Following a first-day trading technology glitch, Facebook climbed less than 1 percent and languished for more than a year. Once the company’s strategy of betting on mobile software started to pay off and revenue and profit exceeded estimates, it surged: The company now has a market valuation of about $395 billion.

Twitter, on the other hand, had an impressive early run after its 2013 IPO, then proceeded to stumble as user growth slowed. With more than 300 million monthly active users, the site is valued at 4.8 times projected revenue -- and with a market valuation of about $11.5 billion is already significantly smaller than Snap.

Snap faces what those companies faced, but is framing its future differently.

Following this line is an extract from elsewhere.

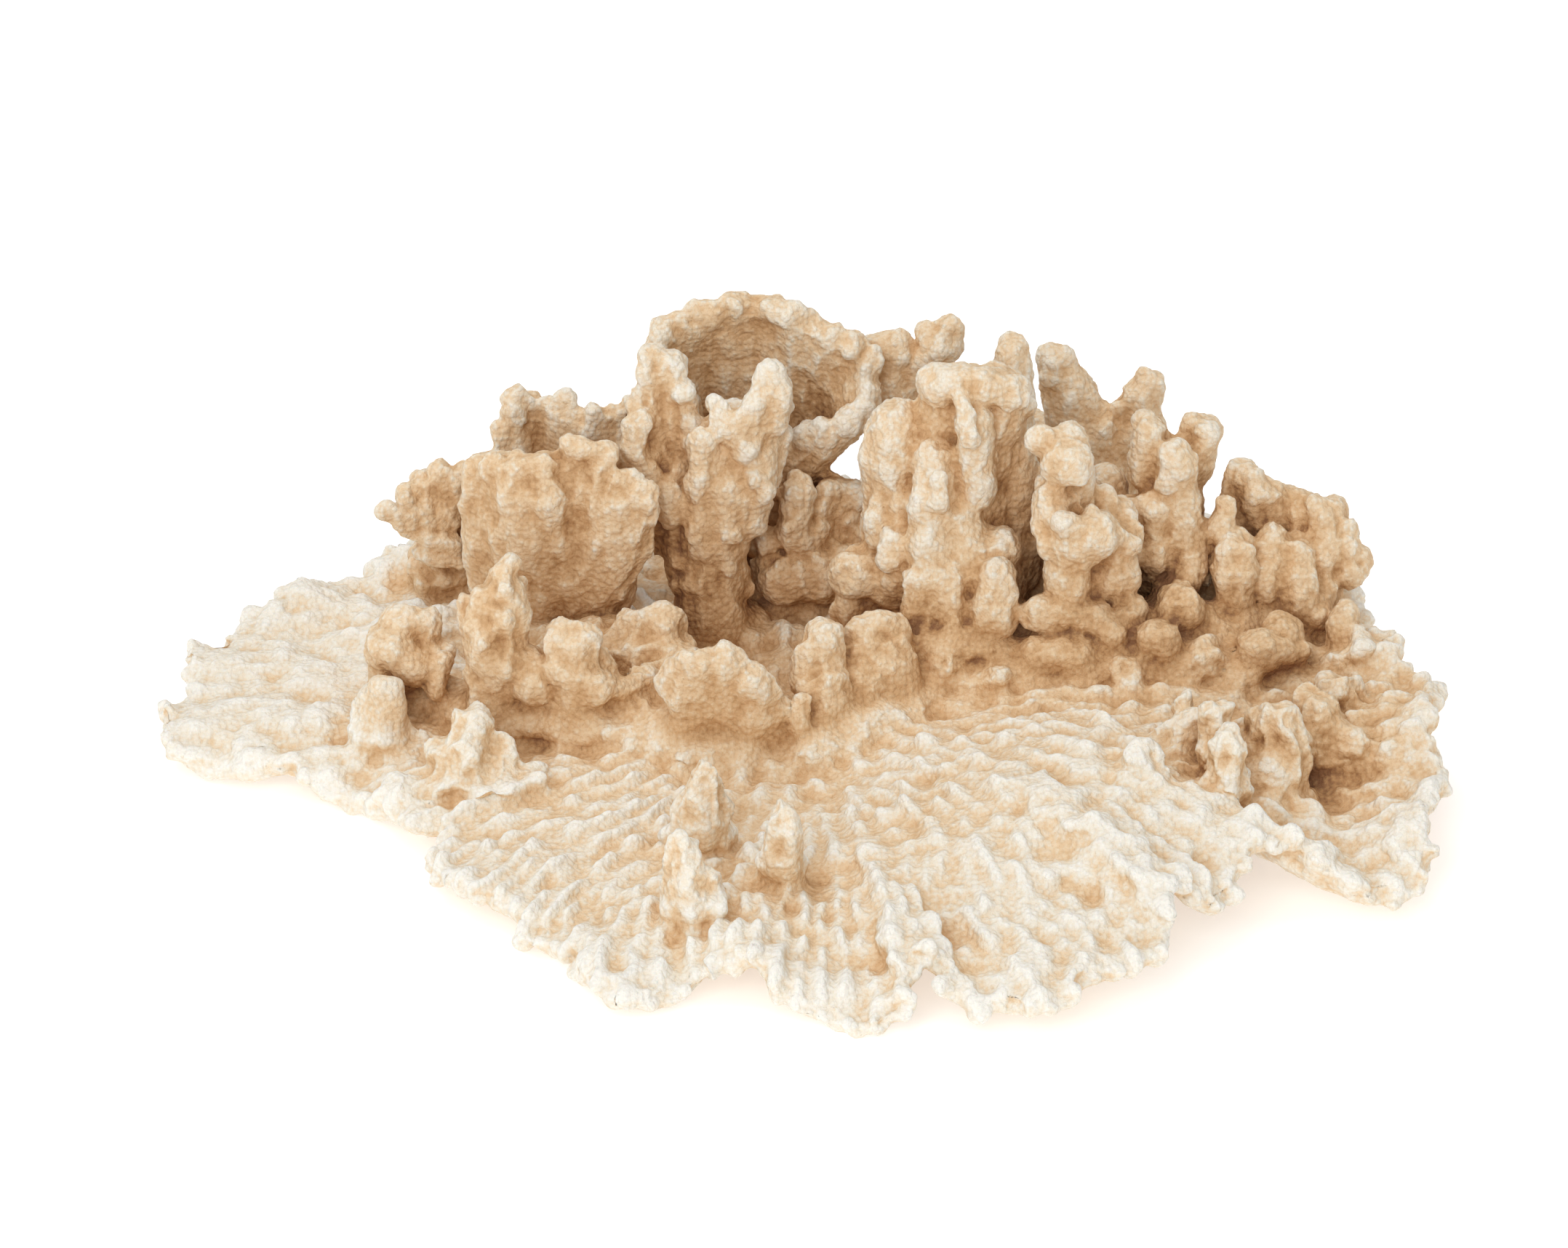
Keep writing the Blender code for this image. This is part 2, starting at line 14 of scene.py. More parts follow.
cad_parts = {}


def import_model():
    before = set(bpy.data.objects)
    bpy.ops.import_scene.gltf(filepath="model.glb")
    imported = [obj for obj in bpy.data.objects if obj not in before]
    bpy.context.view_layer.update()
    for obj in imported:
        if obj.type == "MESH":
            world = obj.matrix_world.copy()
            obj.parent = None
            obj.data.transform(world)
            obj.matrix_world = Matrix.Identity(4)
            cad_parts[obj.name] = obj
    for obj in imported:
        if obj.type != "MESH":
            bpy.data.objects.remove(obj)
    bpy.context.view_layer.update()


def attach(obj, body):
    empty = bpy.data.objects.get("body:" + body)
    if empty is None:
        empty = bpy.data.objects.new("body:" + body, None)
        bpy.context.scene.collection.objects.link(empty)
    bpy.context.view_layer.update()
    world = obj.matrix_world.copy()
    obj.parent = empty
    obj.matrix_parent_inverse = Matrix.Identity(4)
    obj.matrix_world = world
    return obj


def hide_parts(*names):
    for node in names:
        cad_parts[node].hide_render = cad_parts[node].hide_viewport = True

Instead of being dependent on its Snapchat app, the company changed its name a few months ago to emphasize that it will eventually be a portfolio of many products, like its Spectacles video-capturing glasses, and other experiments to come

First-Day Pop

Demand outpaced the number of shares offered in the IPO by a multiple of 10, people familiar with the situation said. But executives held out because they wanted to fill the order book with longer-term shareholders, one of the people said. The company expected about 50 million shares of the stock purchased in the IPO to be subject to a lockup period of a year, according to the prospectus. The investors that agreed to that condition were awarded with a larger allocation, the person said.

Given the interest, Snap could have priced the shares at $19 each, the person said, but executives wanted to ensure that shares would make a decent gain in their debut. For now, they got their wish.